What Separates Good from Great

A mid-level answer names entities and draws boxes with arrows. A senior answer states the top two or three access patterns before finalizing the schema, then shows how the schema serves those patterns. The difference is whether your model is driven by queries or by intuition.
Mid-level candidates pick a database and then design a model that fits it. Senior candidates describe their access patterns, explain the read/write ratio, mention whether they need strong consistency or can tolerate eventual consistency, and then say "given all that, a wide-column store like Cassandra fits because..." The database choice becomes a conclusion, not a starting assumption.
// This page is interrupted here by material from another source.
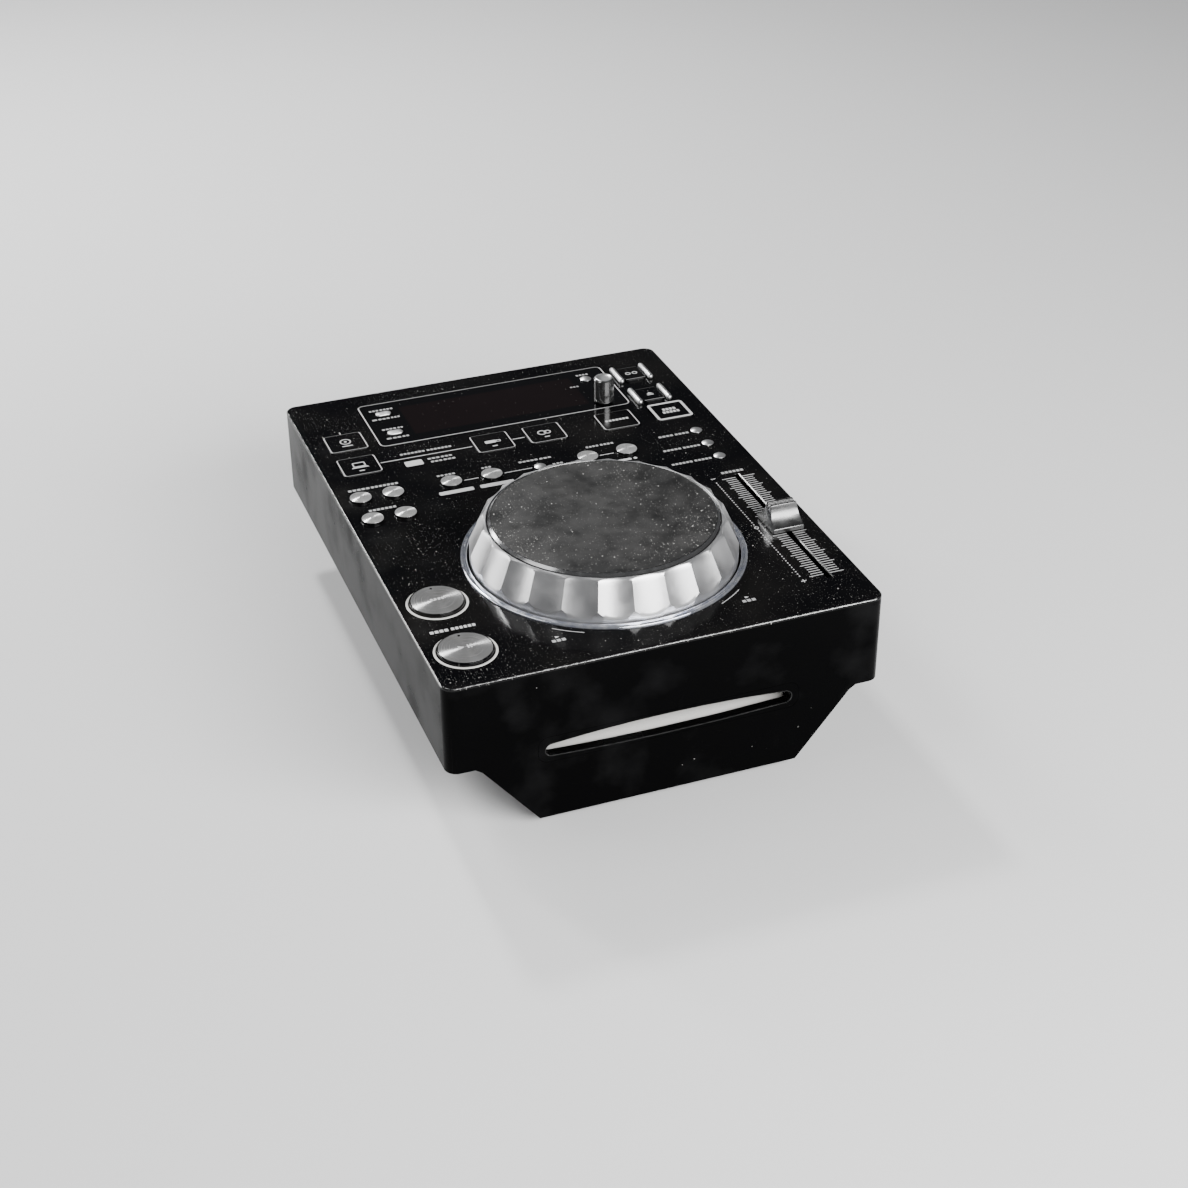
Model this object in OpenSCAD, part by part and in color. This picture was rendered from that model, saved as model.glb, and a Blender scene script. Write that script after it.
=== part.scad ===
// Tabletop slot-loading disc player with a jog dial, as the set of its separate pieces.
// +X is to the right of whoever plays it, +Y is towards the socket panel and +Z is up.
// The origin lies on the table, under the middle of the case. Lengths are in millimetres.

/* [Case] */
// Overall width
case_w = 217.9; // [216:0.1:230]
// Overall depth
case_d = 296.3; // [295:0.1:320]
// Height of the control panel above the table
panel_z = 86.5; // [86:0.1:96]
// Radius of the upright corners
corner_r = 6; // [4:0.5:8]
// Wall thickness of the two cabinet mouldings
wall = 2.5; // [2:0.1:3]
// Height of the lower edge of the side walls
skirt_z = 40; // [39:0.1:41]
// How far the tray stands in from the side walls
tray_in = 12.95; // [12:0.05:15]
// Width of the flat floor of the tray
floor_w = 131; // [128:0.5:134]
// How far the shoulder of the tray steps in before it slopes
shoulder_in = 3.4; // [2:0.1:5]
// How far that shoulder drops
shoulder_drop = 2.3; // [1:0.1:3]
// Gap between a moulding and what slips into it
fit_gap = 0.2; // [0.1:0.05:0.3]
// Clearance round a shaft, pin or screw
run_gap = 0.05; // [0.03:0.01:0.08]

/* [Top plate and deck] */
// Thickness of the glossy top plate
plate_t = 1.5; // [1:0.1:2]
// Chamfer round the top edge of the plate
plate_edge = 0.5; // [0.3:0.1:0.8]
// Thickness of the deck that carries the plate
deck_t = 2.5; // [2:0.1:3]

/* [Keys] */
// Radius of the domed transport keys
key_r = 6.25; // [5.5:0.05:6.8]
// Radius of the small mode keys
mode_r = 3.4; // [3:0.05:4]
// Width of the square keys
square_w = 21.5; // [19:0.1:22.5]
// Depth of the square keys
square_d = 20.4; // [18:0.1:21]
// Width of the stop and eject keys
stop_w = 13; // [11:0.1:13.5]
// Depth of the stop and eject keys
stop_d = 16; // [14:0.1:17]
// Length of the oblong display keys
oblong_w = 10; // [8:0.1:11]
// Depth of the oblong display keys
oblong_d = 6; // [5:0.1:7]
// Height of the keys' edges above the panel
key_rise = 1; // [0.6:0.1:1.6]
// Height of the dome on the round keys
key_dome = 1.2; // [0.8:0.1:1.6]
// How far a key goes down
key_travel = 1.2; // [0.8:0.1:1.5]
// Gap round a key
key_gap = 0.2; // [0.15:0.05:0.3]
// Thickness of the stop flange under a key
key_flange = 1.2; // [1:0.1:1.6]
// How far that flange stands out
key_lip = 1.2; // [0.8:0.1:1.5]
// Height of a switch on the panel board
switch_h = 4.2; // [3.5:0.1:5]
// Radius of the cue and play keys
play_r = 13.2; // [12:0.1:13.8]
// Width of the light ring round the cue and play keys
ring_w = 1.3; // [1:0.1:2]
// Length of the chrome bars beside the stop and eject keys
guard_len = 18; // [15:0.5:20]
// Radius of those bars
guard_r = 1.6; // [1.3:0.1:1.8]

/* [Key rows and columns] */
// Left column of square keys, from the left side
left_col_in = 20.75; // [19:0.05:22]
// Cue and play keys, from the left side
play_in = 18.95; // [18:0.05:21]
// First column of track keys, from the left side
track_in = 11.95; // [11:0.05:13]
// Distance between the two columns of track keys
track_pitch = 17.2; // [16:0.1:18]
// Tempo column, from the right side
tempo_in = 16.75; // [16.5:0.05:18]
// Bottom square key on the right, from the right side
lock_in = 21.05; // [20:0.05:22]
// Stop and eject keys, from the right side
stop_in = 24.3; // [23:0.05:25]
// Distance between the playlist key and that key
playlist_pitch = 31.3; // [29:0.1:34]
// Rotary knob and menu key, from the right end of the window
select_in = 12.4; // [11:0.1:13]
// Oblong display keys, from the left end of the window
oblong_in = 11; // [8:0.1:12]
// Pair of source keys, from the middle
source_x = 14.8; // [13.5:0.1:18]
// Inner loop keys, from the middle
loop_inner_x = 26.6; // [22:0.1:28]
// Outer loop keys, from the middle
loop_outer_x = 48.6; // [44:0.1:52]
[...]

Great candidates know when to stop. Two to four minutes on the data model is the sweet spot. Sketch your entities, call out the primary keys and one or two critical indexes, state your access patterns, and move on. If the interviewer wants you to go deeper, they'll ask. You're demonstrating that you think in data models, not producing a complete DDL script.

Key takeaway: Sketch your entities and access patterns before you draw a single architecture box; the interviewer will remember that you started with the data, and every design decision after that will sound more grounded because of it.